Work required - Reproduce verbatim the lines up to and including the one with "RING_GAP = 0.1", starting from the first.

[BEGIN]

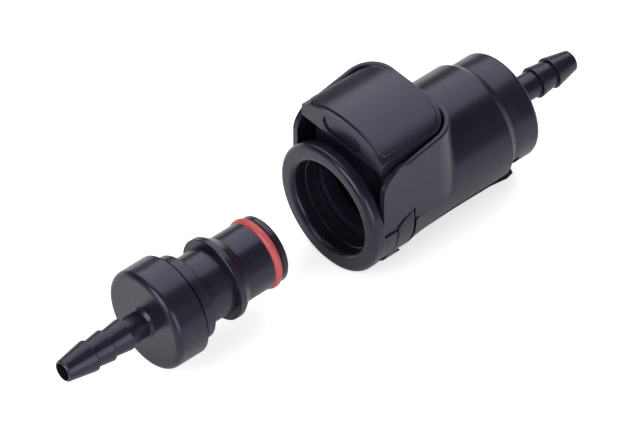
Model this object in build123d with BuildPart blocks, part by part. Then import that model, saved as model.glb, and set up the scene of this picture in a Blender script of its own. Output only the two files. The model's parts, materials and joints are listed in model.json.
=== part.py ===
# Plastic quick disconnect coupling: a thumb-latch socket and the valved insert pulled out in front of it.
# X runs along the common axis from insert to socket, Z is up (thumb button on top).
# The origin is the centre of the socket's mouth.
from build123d import *
import math
import os

os.makedirs("parts", exist_ok=True)

# ---- fits, mm ----
RUN_FIT = 0.06  # valve stem in its guide, radial
WELD_FIT = 0.05  # spigot in its bore, radial
LATCH_GAP = 0.35  # latch to its slot and channel
SLOT_GAP = 0.3  # lock plate to the walls of its slot
SEAT_GAP = 0.3  # seal to its seat, relaxed
RING_FIT = 0.05  # O-ring to the floor of its gland
RING_GAP = 0.1  # O-ring to the bores it passes

# ---- driving sizes of the socket, mm ----
BARREL_R = 10.8  # main barrel
BARREL_END = 32.3
WELD_TAPER_L = 1.6
BODY_END = BARREL_END + WELD_TAPER_L  # weld face of the socket body
COLLAR_STEP = 1.2
COLLAR_R = BARREL_R + COLLAR_STEP  # round front collar
COLLAR_L = 2.5
COLLAR_ROUND = 0.9
COLLAR_FLAT = 0.3
COLLAR_BASE_Z = -(COLLAR_R - COLLAR_FLAT)  # small flat under the collar
REAR_STEP = 1.0
REAR_R = BARREL_R - REAR_STEP  # rear adapter barrel
REAR_L = 5.6
REAR_END = BODY_END + REAR_L
REAR_BARB_L = 16.1
REAR_TIP = REAR_END + REAR_BARB_L
GUIDE_X0 = BODY_END + 0.1  # stem guide of the socket valve
GUIDE_X1 = GUIDE_X0 + 1.4
SPIGOT_L = 6.4
SPIGOT_X0 = BODY_END - SPIGOT_L
CHAMBER_R = 6.4
SPIGOT_WALL = 0.9
SPIGOT_R = CHAMBER_R + SPIGOT_WALL
THROAT_R = 4.0
SEAL_BORE_END = 20.2
SEAT_T = 1.8
SEAT_END = SEAL_BORE_END + SEAT_T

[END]

Task result -
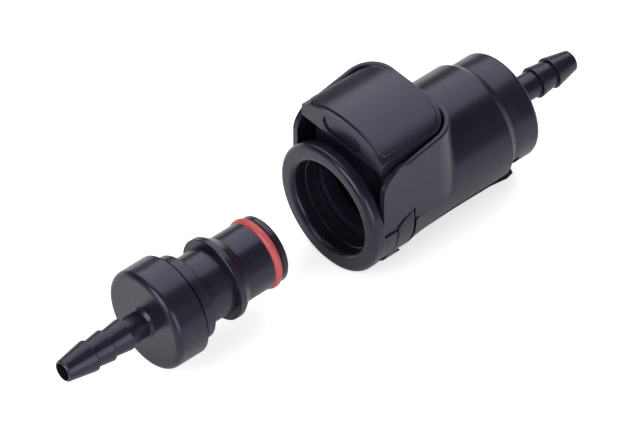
Model this object in build123d with BuildPart blocks, part by part. Then import that model, saved as model.glb, and set up the scene of this picture in a Blender script of its own. Output only the two files. The model's parts, materials and joints are listed in model.json.
=== part.py ===
# Plastic quick disconnect coupling: a thumb-latch socket and the valved insert pulled out in front of it.
# X runs along the common axis from insert to socket, Z is up (thumb button on top).
# The origin is the centre of the socket's mouth.
from build123d import *
import math
import os

os.makedirs("parts", exist_ok=True)

# ---- fits, mm ----
RUN_FIT = 0.06  # valve stem in its guide, radial
WELD_FIT = 0.05  # spigot in its bore, radial
LATCH_GAP = 0.35  # latch to its slot and channel
SLOT_GAP = 0.3  # lock plate to the walls of its slot
SEAT_GAP = 0.3  # seal to its seat, relaxed
RING_FIT = 0.05  # O-ring to the floor of its gland
RING_GAP = 0.1  # O-ring to the bores it passes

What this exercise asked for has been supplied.